Baku-APA. An Egyptian military effort to recruit and arm tribal fighters to take on Islamic State militants in the Sinai is failing, according to security sources, Sinai residents and tribal figures, APA reports quoting Reuters.
The military launched the program with much fanfare last year and tribal leaders pledged to provide hundreds of fighters. But the number of fighters in the field is no more than 35, security sources say. The scheme has been hampered by the military's reluctance to provide weapons to local fighters and by attacks by Islamic State, which are scaring off would-be tribal troops.
The failure is a blow to President Abdel Fattah al-Sisi, who has promised to crack down on militants, whom he sees as an existential threat to Egypt. Islamic State's insurgency in Sinai gives the ultra-hardline group a fourth front in the Middle East after Iraq, Syria, and pockets of Libya.

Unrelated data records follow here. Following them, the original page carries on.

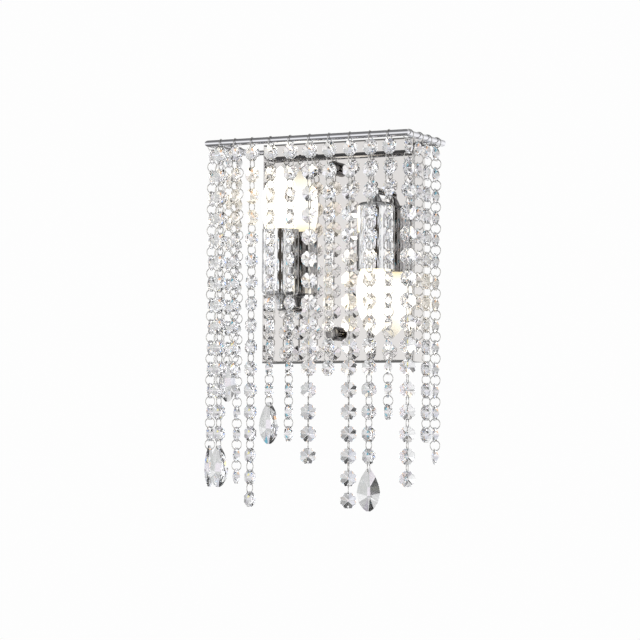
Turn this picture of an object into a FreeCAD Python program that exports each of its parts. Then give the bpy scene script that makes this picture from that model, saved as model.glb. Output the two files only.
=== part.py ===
import FreeCAD, Part
import math
import os

# Crystal wall sconce. Millimetres, +Z up, +X to the right for someone facing
# the wall. The wall is the plane Y = 0 and the light stands out towards -Y.
# The origin is on the wall, at the middle of the back plate.

# Back plate: a folded tray of mirror-polished sheet, open at the back
PLATE_W = 157.0
PLATE_H = 207.0
PLATE_D = 25.0
SHEET = 1.2
BEND_R = 2.0

# Wall bracket: a flat strap behind the tray, with two studs for the cap nuts
BRACKET_W = 24.0
BRACKET_H = 176.0
BRACKET_T = 2.0
WALL_SLOT_SPACING = 110.0
WALL_SLOT_W = 5.2
WALL_SLOT_L = 18.0
CABLE_HOLE_D = 14.0
STUD_SPACING = 154.0
STUD_D = 4.0
STUD_PROUD = 7.0
STUD_CLEARANCE = 0.2

# Decorative cap nuts
CAP_D = 13.0
CAP_L = 12.0
CAP_EDGE_R = 2.5

# Frame: round rod, mitred at the front corners, with a cross rod at the back
ROD_D = 6.0
FRAME_W = 200.0
FRAME_OUT = 92.0
LEG_WALL_GAP = 9.0
BAR_DROP = 5.5
RAIL_D = 4.6
RAIL_OUT = 12.0
RAIL_SLOT_CLEARANCE = 0.3
BOSS_SPACING = 100.0
BOSS_D = 7.0
RAIL_SCREW_D = 2.5
RAIL_SCREW_HOLE_CLEARANCE = 0.1
RAIL_SCREW_BITE = 7.0
RAIL_SCREW_HEAD_D = 4.6
RAIL_SCREW_HEAD_H = 1.6

# Lamps: the left one stands up, the right one is the same, turned upside down
LAMP_SPACING = 98.0
LAMP_OUT = 20.0
SLEEVE_D = 35.0
SLEEVE_WALL = 1.0
SLEEVE_FLOOR = 1.5
SLEEVE_L = 62.0
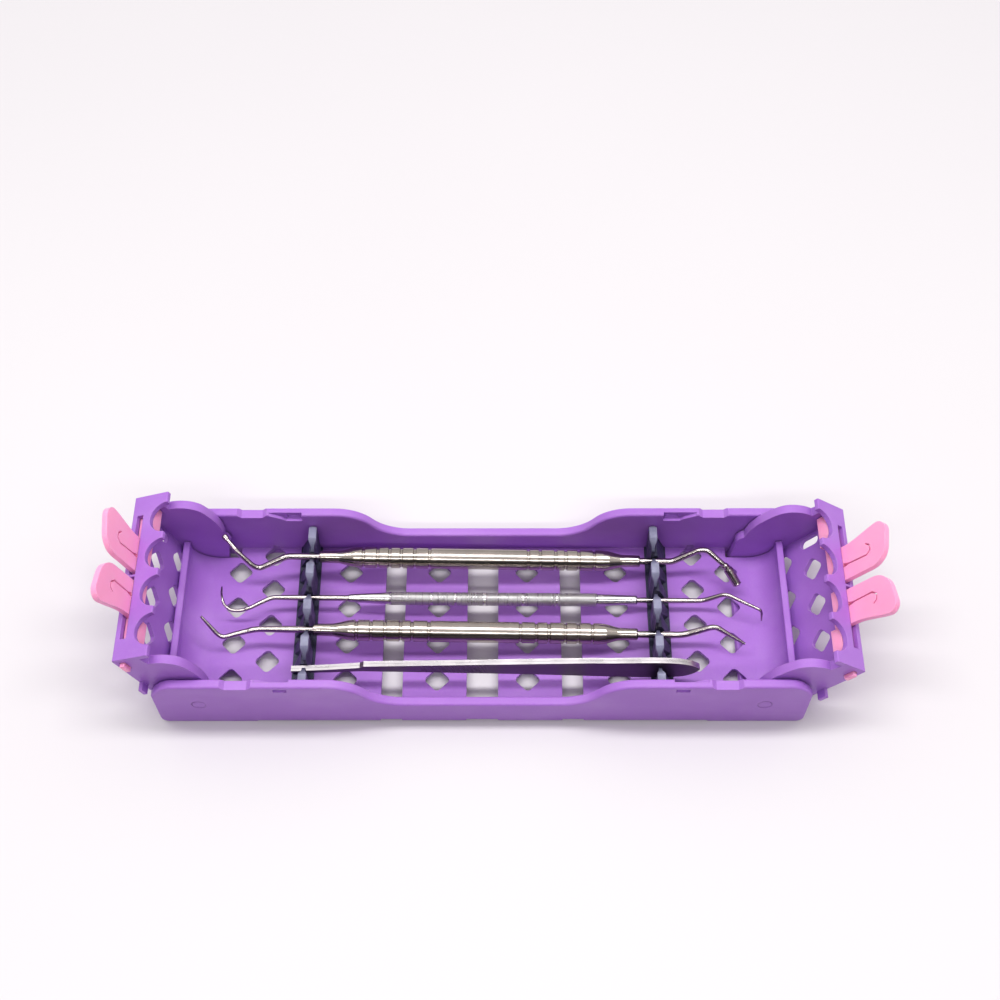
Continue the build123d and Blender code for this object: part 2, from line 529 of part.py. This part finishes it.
# front scaler
S3 = ((-55.6, -6.7, 14.49), (51.2, -6.7, 10.89))
handle("scaler_front_handle",
       ringed(53.4, [g + 2.2 for g in (-41.3, -36.5, -31.9, -26.8, -23.1, -17.6, 12.5, 17.7, 21.8, 27.2, 31.5, 36.1)]),
       S3, SHANK_R + 0.04, TANG)
tip("scaler_front_left_tip",
    [along(S3, -55.6 + TANG - 0.3), along(S3, -61.0), (-74.4, -6.0, 13.6), (-79.3, -7.0, 13.0), (-85.2, -8.5, 12.5),
     (-87.0, -7.9, 13.3), (-92.0, -3.9, 18.6)],
    [SHANK_R, SHANK_R, 1.0, 0.9, 0.8, 0.72, 0.4])
tip("scaler_front_right_tip",
    [along(S3, 51.2 - TANG + 0.3), along(S3, 60.5), along(S3, 66.2), (75.2, -6.0, 14.6), (77.0, -6.1, 14.7),
     (86.3, -10.3, 11.1)],
    [SHANK_R, SHANK_R, 1.1, 0.95, 0.9, 0.45])

# tweezers on edge, its two legs pressed together by the rail's slit
TW_Y, TW_T = -20.1, 0.95
for name, s in (("tweezers_back_leg", 1), ("tweezers_front_leg", -1)):
    with BuildPart() as leg:
        y_mid = TW_Y + s * (TW_T / 2 + 0.03)
        with BuildSketch(Plane.XZ.offset(-(y_mid + TW_T / 2))):
            with BuildLine():
                Polyline((-62.0, 12.2), (-57.0, 12.05), (-50.0, 12.3), (-39.5, 13.2))
                Spline((-39.5, 13.2), (-10, 12.0), (20, 10.5), (44, 8.95), (57, 8.5), (63.1, 8.9), (66, 9.6),
                       (67.9, 10.8), (69.8, 13.0), (70.4, 14.6))
                Spline((70.4, 14.6), (67.3, 17.2), (63, 18.6), (56, 19.15), (50, 19.1), (36, 19.0))
                Polyline((36.0, 19.0), (-38.2, 16.6), (-39.5, 15.6), (-50.0, 14.2), (-62.0, 13.1))
                Line((-62.0, 13.1), (-62.0, 12.2))
            make_face()
        extrude(amount=TW_T)
    place(leg.part, name)
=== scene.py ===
import math

import bmesh
import bpy
from mathutils import Matrix, Vector

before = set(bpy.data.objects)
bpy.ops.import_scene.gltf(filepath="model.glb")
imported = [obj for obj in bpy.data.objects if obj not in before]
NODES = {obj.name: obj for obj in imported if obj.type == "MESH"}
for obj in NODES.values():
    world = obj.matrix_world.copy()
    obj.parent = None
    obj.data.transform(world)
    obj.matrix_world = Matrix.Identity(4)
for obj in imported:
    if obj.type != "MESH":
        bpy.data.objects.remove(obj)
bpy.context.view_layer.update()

MM = 0.001


# ---- node helpers -------------------------------------------------------
class Mat:
    """A small builder for procedural materials."""

    def __init__(self, name):
        self.m = bpy.data.materials.new(name)
        self.m.use_nodes = True
        self.t = self.m.node_tree
        self.t.nodes.clear()
        self.out = self.t.nodes.new("ShaderNodeOutputMaterial")
        self.bsdf = self.t.nodes.new("ShaderNodeBsdfPrincipled")
        self.link(self.bsdf.outputs[0], self.out.inputs[0])
        self.coord = self.t.nodes.new("ShaderNodeTexCoord").outputs["Object"]

    def link(self, a, b):
        self.t.links.new(a, b)

    def node(self, kind, inputs=None, **props):
        n = self.t.nodes.new(kind)
        for k, v in props.items():
            setattr(n, k, v)
        for k, v in (inputs or {}).items():
            s = n.inputs[k]
            if hasattr(v, "is_linked") or hasattr(v, "links"):
                self.link(v, s)
            else:
                s.default_value = v
        return n

    def scaled(self, sx, sy, sz):
        return self.node("ShaderNodeMapping", {"Vector": self.coord, "Scale": (sx, sy, sz)}).outputs[0]

    def noise(self, scale, detail=4.0, rough=0.55, vector=None):
        return self.node("ShaderNodeTexNoise", {"Vector": vector or self.coord, "Scale": scale, "Detail": detail, "Roughness": rough}).outputs["Fac"]

    def ramp(self, fac, stops):
        n = self.t.nodes.new("ShaderNodeValToRGB")
        e = n.color_ramp.elements
        while len(e) < len(stops):
            e.new(0.5)
        for el, (p, c) in zip(e, stops):
            el.position = p
            el.color = c if len(c) == 4 else (*c, 1)
        self.link(fac, n.inputs[0])
        return n.outputs[0]

    def remap(self, fac, a, b, lo=0.0, hi=1.0):
        n = self.node("ShaderNodeMapRange", {"Value": fac, "From Min": lo, "From Max": hi, "To Min": a, "To Max": b})
        return n.outputs[0]

    def math(self, op, a, b):
        n = self.t.nodes.new("ShaderNodeMath")
        n.operation = op
        for i, v in enumerate((a, b)):
            if isinstance(v, (int, float)):
                n.inputs[i].default_value = v
            else:
                self.link(v, n.inputs[i])
        return n.outputs[0]

    def mix(self, fac, a, b, mode="MIX"):
        n = self.t.nodes.new("ShaderNodeMix")
        n.data_type = "RGBA"
        n.blend_type = mode
        for sock, v in ((n.inputs[0], fac), (n.inputs[6], a), (n.inputs[7], b)):
            if isinstance(v, (int, float)):
                sock.default_value = v
            elif isinstance(v, tuple):
                sock.default_value = v if len(v) == 4 else (*v, 1)
            else:
                self.link(v, sock)
        return n.outputs[2]

    def bump(self, height, distance, strength=1.0, normal=None):
        n = self.node("ShaderNodeBump", {"Height": height, "Distance": distance, "Strength": strength})
        if normal is not None:
            self.link(normal, n.inputs["Normal"])
        return n.outputs[0]

    def set(self, **values):
        for k, v in values.items():
            s = self.bsdf.inputs[k.replace("_", " ")]
            if hasattr(v, "links"):
                self.link(v, s)
            else:
                s.default_value = v


def srgb(r, g, b):
    def lin(c):
        c /= 255
        return c / 12.92 if c <= 0.04045 else ((c + 0.055) / 1.055) ** 2.4
    return (lin(r), lin(g), lin(b))


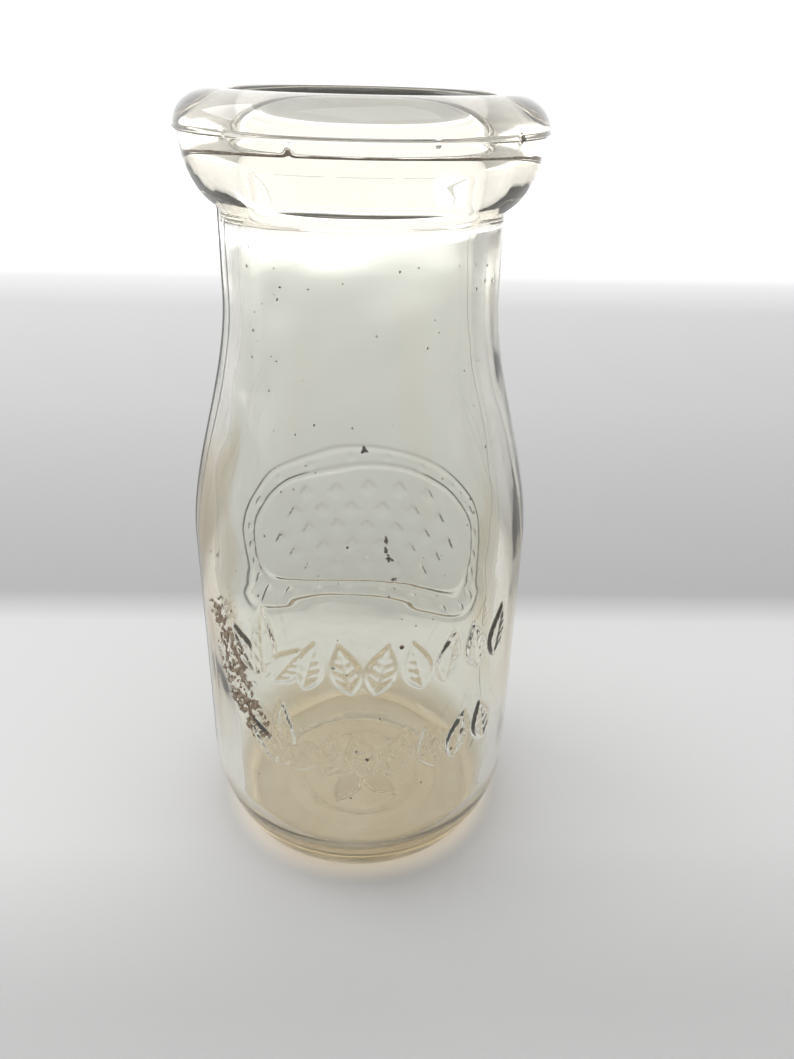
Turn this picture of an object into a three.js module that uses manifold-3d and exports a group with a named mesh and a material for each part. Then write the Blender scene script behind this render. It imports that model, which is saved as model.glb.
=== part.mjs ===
// Half-pint milk bottle: one piece of pressed and blown glass, open at the mouth, no moving parts.
// Millimetres, +Z up, origin at the centre of the resting ring, decorated front towards -Y.
import * as THREE from 'three';
import { mergeVertices } from 'three/addons/utils/BufferGeometryUtils.js';
import Module from 'manifold-3d';

const wasm = await Module();
wasm.setup();

// Outside of the bottle
const bottleHeight = 139;
const bodyRadius = 31;
const neckRadius = 23;
const lipRadius = 28.8;        // at the parting line, the widest place of the lip
const lipHeight = 5.2;         // parting line up to the crown of the lip
const collarHeight = 11.2;     // under the lip, down to the neck
const neckLength = 12.9;
const shoulderLength = 45.6;
const heelHeight = 14.1;
const heelRoundness = 1.5;     // 2 is an ellipse, 1 is a straight chamfer
const collarRoundness = 1.6;

// Glass thickness and foot
const wallThickness = 3.6;
const floorThickness = 3.6;    // at the middle of the base
const floorRounding = 9;       // height over which the inner wall turns into the floor
const flatFloorRadius = 21.5;
const footRadius = 25.4;       // outer edge of the resting ring
const footWidth = 4.6;
const footRecess = 1.1;
const footSlope = 5;           // inner edge of the resting ring to the recess

// Mouth, sized by the paper disc that closed it
const capDiscRadius = 20.65;
const capClearance = 0.45;
const seatWidth = 1.5;
const seatDepth = 7.2;         // crown of the lip down to the cap seat
const crownRounding = 1.5;     // from the crown into the bore
const throatLength = 4;
const throatTaper = 4;

// Raised lines of the mould
const seamHeight = 0.25;
const seamWidth = 0.9;

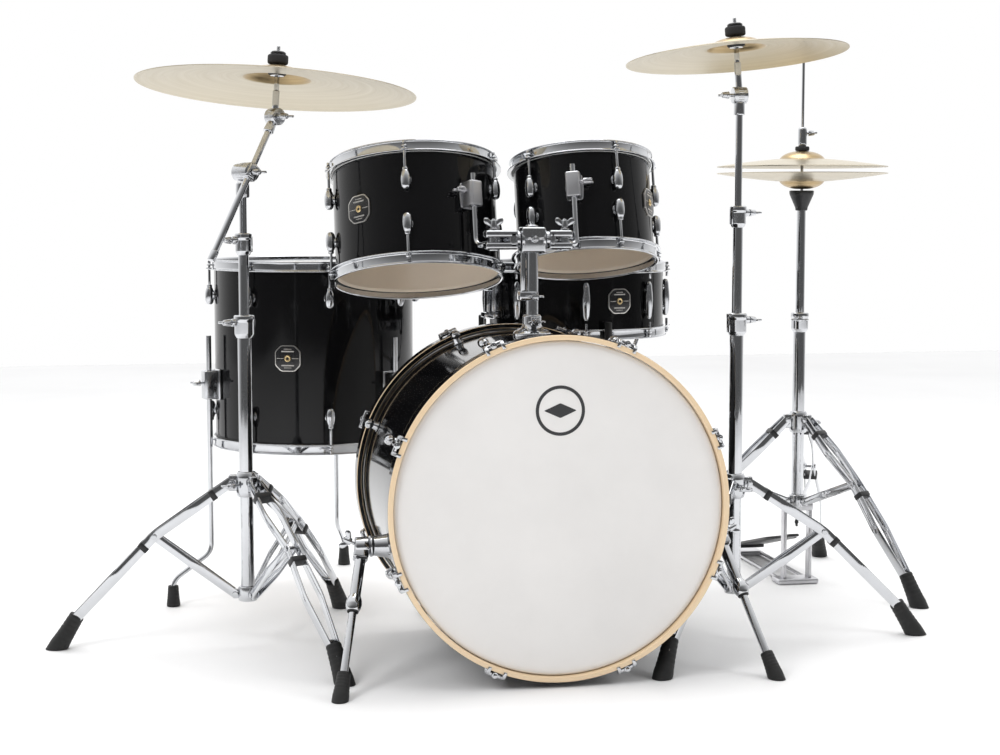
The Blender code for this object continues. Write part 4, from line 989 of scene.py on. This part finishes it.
def wires(base):
    """Twenty coiled strands between two end plates, under the lower head."""
    low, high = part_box("snare_wires")
    height = (low.z + high.z) / 2 - base.translation.z
    length = 2 * HIHAT_RADIUS - 0.06
    strands = []
    for k in range(SNARE_WIRES):
        place = shifted(around(base, STRAINER_BEARING, 0.0, height),
            (k - (SNARE_WIRES - 1) / 2) * WIRE_PITCH)
        strands.append(pin(point_on(place, y=-length / 2 + 0.012),
                point_on(place, y=length / 2 - 0.012), 0.0008, edge=0.0002, segments=10))
    for side in (-1, 1):
        end = shifted(around(base, STRAINER_BEARING, 0.0, height), y=side * (length / 2 - 0.007))
        strands.append(slab(end, (0.042, 0.014, 0.0016), 0.0005, 2))
    stand_in("snare_strands", strands, STEEL, "snare_wires")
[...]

In statements and videos, Sinai Province, the Sinai branch of Islamic State, has said it has executed at least 17 people so far this year. On Feb. 28, the group warned on its Telegram channel, which functions as an encrypted online message board, that it had set up checkpoints around the Sinai to intercept and kill anyone who collaborates with the military.
In January, Islamic State wrote in its weekly magazine Naba', which runs news from the group's various branches, that the Sinai branch had killed 1,400 people – members of the military and police as well as collaborators and tribal fighters – in the previous 15 months. The military has disputed this figure and said only 69 military personnel were killed in that period.
It would not comment on its Sinai operations.
The army had hoped its plan, launched in April last year, would gain it an edge in the massive region, which stretches from the Suez Canal east to the Gaza Strip and Israel. It wanted to team up with tribal leaders and local fighters who know the terrain.
The local fighters promised to provide 300 men who could bring intelligence and help close down routes used to smuggle in weapons from neighboring countries. Those fighters were to be organized in what the military calls "popular committees."
But a counter-terrorism researcher who closely watches the Sinai and did not want to be named because of the threat of violence when he visits the Sinai said the strategy was floundering. "The militias are child's-play. It is a failed initiative. These guys are getting the floor wiped with them by the Islamists. They do not have the training to match them."